Organizações e pessoas que trabalham na área do racismo e da discriminação lembram-nos constantemente que não nascemos racistas, tornamo-nos racistas. E, depois de nos tornarmos, parece ser preciso lutar mesmo muito, conscientemente e com determinação, para evitar discriminar o Outro. Depois de conversar com algumas pessoas sobre o incidente no avião e de ouvir as suas opiniões sobre o que devia ter feito, apercebi-me que esta luta é mesmo difícil. Porque, para lutarmos, é necessário primeiro estarmos conscientes dos nossos actos discriminatórios, estarmos conscientes das nossas próprias atitudes. Muito frequentemente não estamos. Nunca pensamos em nós próprios como racistas e uma série de desculpas servem-nos perfeitamente para justificarmos os nossos pensamentos e acções: a necessidade de sentirmos segurança, a necessidade de protegermos as pessoas que amamos e as nossas comunidades, a necessidade de preservarmos a nossa cultura e tradições, a necessidade de defendermos o nosso território, a necessidade de garantirmos a nossa sobrevivência… Por isso, se necessário e ‘just in case’, o Outro poderá ter que pagar o preço. E “não há mal nisto, é compreensível, somos boas pessoas, preocupadas com os nossos”…

Esse ‘just in case’ tem servido de desculpa para muitas pessoas nas suas decisões do dia-a-dia, assim como para muitas e importantes decisões políticas. A América pós-9/11 vem-me inevitavelmente à cabeça. Mas mesmo aí – como me apercebi lendo o livro de Leila Ahmed A Quiet Revolution – The Veil´s Resurgence, from the Middle East to America -, no meio da destruição, da dor, do medo, da raiva, da violência, houve pessoas de todas as origens e religiões que foram capazes de olhar bem para elas próprias e de ser solidárias para com outras, determinadas em preservar as suas comunidades multiculturais, manter e proteger as suas relações com amigos e vizinhos, continuar a ser e a sentir-se humanas. A linha entre o civilizado e o bárbaro é tão ténue; requer um esforço tão grande para se ser o primeiro e não o segundo.
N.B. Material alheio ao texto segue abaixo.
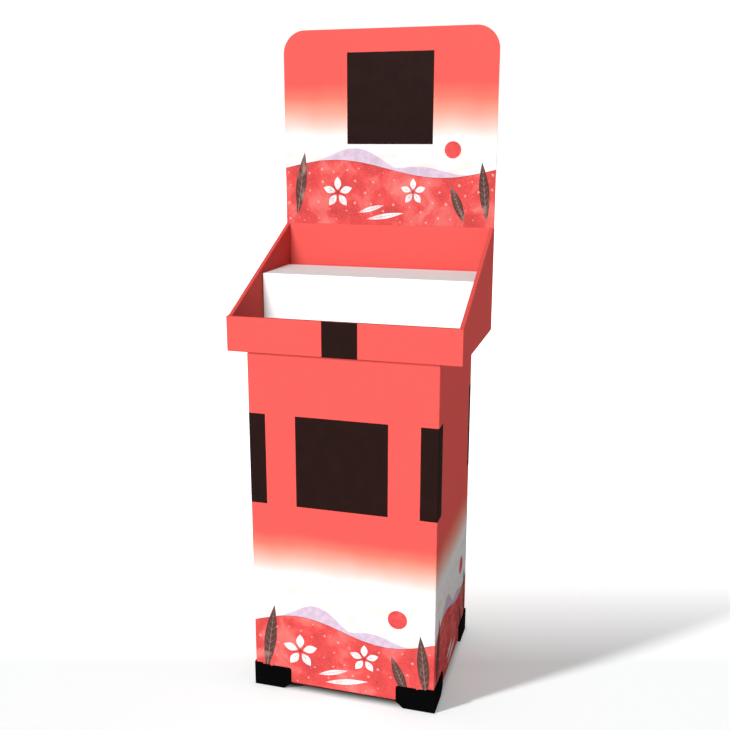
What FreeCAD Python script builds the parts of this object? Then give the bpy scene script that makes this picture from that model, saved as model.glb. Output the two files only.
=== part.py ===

Setembro assinala um ‘ano novo’ para mim mais que Janeiro; vem do tempo da escola. É o momento em que olho para a frente e penso “E agora?” ou “A seguir?”. Neste preciso momento, tendo o ‘ano novo’ pela frente, a minha cabeça está cheia de perguntas. Penso novamente no meu tempo no Kennedy Center, onde Egípcios falam com Israelitas; Paquistaneses e Indianos trocam piadas sobre os seus países; um Sérvio, uma Croata e um Bósnio tiram fotos juntos; uma Grega e uma Turca partilham uma refeição. Será este um ambiente ‘seguro’, ‘civilizado’? Teria sido diferente se o contexto fosse diferente? Haverá espaços onde as pessoas são civilizadas e outros espaços onde essas mesmas pessoas se tornam bárbaros? Terá mesmo a cultura um papel em manter-nos civilizados ou os seus ‘efeitos’ são facilmente neutralizados por outras forças e factores? Poderá ajudar a criar um espaço comum, onde as pessoas possam coexistir e manter boas relações, não simplesmente tolerando uns os outros, mas ficando a conhecer-se melhor; dispostas a conversar, a entender, a aceitar? Não foi o livro de Fouad Laroui que ajudou a iniciar a conversa naquele avião, que ajudou a controlar o medo? As minhas resoluções para o ‘ano novo’ encontram-se algures entre todas estas questões.